220px-Guardian1990Starring: Jenny Seagrove, Dwier Brown, Carey Lowell, Brad Hall, and Miguel Ferrer.

As fans of the horror genre, we are asked to buy a lot of strange concepts. A man who kills people in their dreams. A bullied teen who happens to have telekinesis. An adopted boy who comes to be the spawn of Satan. Now all of these concepts could have been disastrous had they not been treated with the caring touch they were by their films’ makers. But ask anybody who has watched horror for an extended amount of time and they will most likely tell you A Nightmare on Elm Street, Carrie, and The Omen are fantastic staples in the genre.

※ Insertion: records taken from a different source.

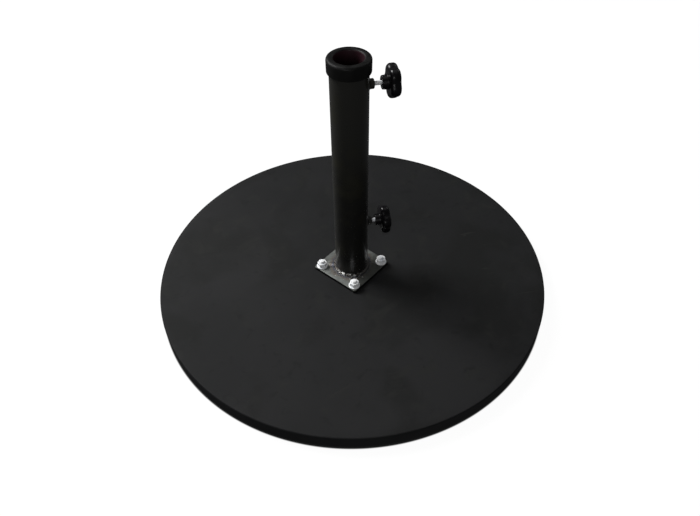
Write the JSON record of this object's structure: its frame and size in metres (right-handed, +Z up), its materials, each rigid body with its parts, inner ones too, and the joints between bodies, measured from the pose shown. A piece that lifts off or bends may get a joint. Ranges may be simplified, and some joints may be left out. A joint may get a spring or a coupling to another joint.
{
  "type": "parasol base",
  "caption": "Round steel plate base with a bolted upright tube stem, a moulded top collar and thumb screws that clamp a parasol pole.",
  "frame": {"origin": "on the floor, under the centre of the round plate and of the stem", "axes": "+Z up along the stem; +X towards the side that the thumb screws stand out from"},
  "size_m": [0.61, 0.61, 0.3901],
  "materials": {
    "plate_paint": "matte black powder coat over steel plate",
    "stem_paint": "satin black enamel",
    "bare_steel": "bare rolled steel, dull",
    "weld_steel": "rough fillet weld",
    "zinc": "bright zinc plate",
    "collar_plastic": "moulded black plastic",
    "knob_plastic": "semi-gloss moulded black plastic",
    "nylon": "natural nylon",
    "pad_rubber": "matte black rubber"
  },
  "bodies": {
    "base": {"base_plate": "plate_paint", "foot_pad_1": "pad_rubber", "foot_pad_2": "pad_rubber", "foot_pad_3": "pad_rubber", "foot_pad_4": "pad_rubber", "stem_flange": "bare_steel", "stem_tube": "stem_paint", "stem_weld": "weld_steel", "flange_bolt_1": "zinc", "flange_bolt_2": "zinc", "flange_bolt_3": "zinc", "flange_bolt_4": "zinc", "flange_washer_1": "zinc", "flange_washer_2": "zinc", "flange_washer_3": "zinc", "flange_washer_4": "zinc", "flange_nut_1": "zinc", "flange_nut_2": "zinc", "flange_nut_3": "zinc", "flange_nut_4": "zinc", "top_collar": "collar_plastic", "upper_weld_nut": "stem_paint", "lower_weld_nut": "stem_paint"},
    "upper_tip": {"upper_screw_tip": "nylon"},
    "upper_thumb_screw": {"upper_knob": "knob_plastic", "upper_screw": "zinc"},
    "lower_tip": {"lower_screw_tip": "nylon"},
    "lower_thumb_screw": {"lower_knob": "knob_plastic", "lower_screw": "zinc"}
  },
  "joints": [
    {"name": "upper_screw_travel", "type": "slide", "parent": "base", "child": "upper_tip", "axis": [1, 0, 0], "range_m": [-0.0096, 0.0035]},
    {"name": "upper_screw_turn", "type": "hinge", "parent": "upper_tip", "child": "upper_thumb_screw", "pos_m": [0.0413, 0, 0.3506], "axis": [1, 0, 0], "range_deg": [-3420, 1224]},
    {"name": "lower_screw_travel", "type": "slide", "parent": "base", "child": "lower_tip", "axis": [1, 0, 0], "range_m": [-0.0048, 0.0083]},
    {"name": "lower_screw_turn", "type": "hinge", "parent": "lower_tip", "child": "lower_thumb_screw", "pos_m": [0.0365, 0, 0.1199], "axis": [1, 0, 0], "range_deg": [-1692, 2952]}
  ],
  "couplings": [
    {"joint": "upper_screw_travel", "follows": "upper_screw_turn", "m_per_rad": 0.00015915},
    {"joint": "lower_screw_travel", "follows": "lower_screw_turn", "m_per_rad": 0.00015915}
  ]
}
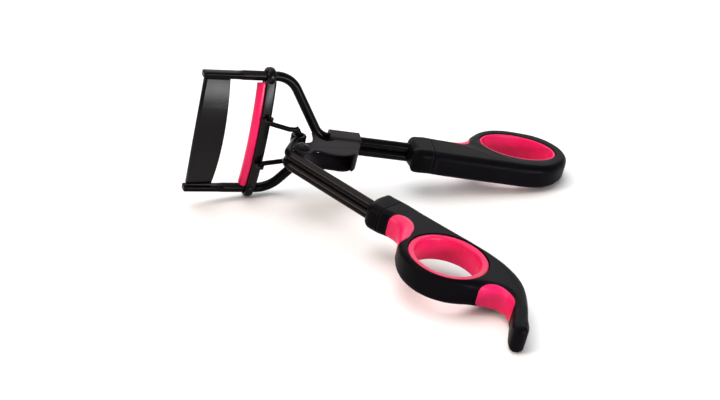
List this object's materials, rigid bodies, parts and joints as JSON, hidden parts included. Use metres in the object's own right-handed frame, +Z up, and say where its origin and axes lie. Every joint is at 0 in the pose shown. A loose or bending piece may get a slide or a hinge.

Which leads us to The Guardian. Attach a director like William Friedkin to a project and you can be sure that it will be in good hands. However, not even the director of The Exorcist could turn a concept like a killer tree of the Gods into something that could be construed as remotely scary. Promotion posters for the film really played up the fact that not only did we finally have a new horror film from the director of The Exorcist, but it was just as frightening. And truth be told, there are a few moments of genuine tension in The Guardian. The problem is that right when the kills start getting intense, poor line deliveries contribute to an absolute dryness coated on the proceedings. This utter flatness makes me feel the film that The Guardian ended up being wasn’t anywhere near what it set out to be, and studio interference once again reared its ugly head in a decade that was full of compromised filmmaking.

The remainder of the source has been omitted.